Comments from around the show

This is compendium of comments gathered in informal interviews around the air show, June 18-21, or by e-mail:

-- “A European military pilot said the nose jumped around while the aircraft was banking, which he took as a sign of faulty flight control software.”

-- “Very powerful engine, fast climb rate, but stayed far higher than other planes: I wonder why.”

-- “I wasn't impressed with all that lolling around.”

-- “Strip the weapons racks out of the bomb bay, remove the tail hook, yank out the relief tube and pray for a nice cold day with low humidity (makes the air denser). Besides all that, there's almost certainly another 1000 or 2000 pounds they could surreptitiously unbolt for this 10-minute, “wow-the-yahoos” circus act.”

-- “Here's an astute observation from a pilot-engineer friend of mine, as timed from the F-35 circus act video: "...my timing indicates the sustained turn rate was only 17 deg/sec. F16s in that configuration are more like 22."
And remember, that sparkling 17 degrees/sec is for a super-light, stripped down F-35. No armed F-35 at an operational airbase could touch that number.”

-- “In performing this supposedly high AoA, low speed pass, Billie Flynn takes an inordinately long time setting up this sequence and the aircraft’s AoA during the pass is considerably less that 50 degrees to the free-stream (looks to be even less than 40 degrees).
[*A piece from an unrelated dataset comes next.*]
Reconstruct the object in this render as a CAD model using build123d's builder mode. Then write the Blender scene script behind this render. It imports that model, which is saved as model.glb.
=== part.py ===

Somewhat less than the F-22A with its unlimited AoA and significantly less than the Su-35S and Su-50.”

This is not really surprising: the last report on the F-35 by the Pentagon’s Director of Operational Test & Evaluation said that “All F-35 variants display objectionable or unacceptable flying qualities at transonic speeds, where aerodynamic forces on the aircraft are rapidly changing. Particularly, under elevated "g" conditions, when wing loading causes the effects to be more pronounced, pilots have reported the flying qualities as "unacceptable."

Not the pilot’s fault, but he was clearly severely limited in what he could do.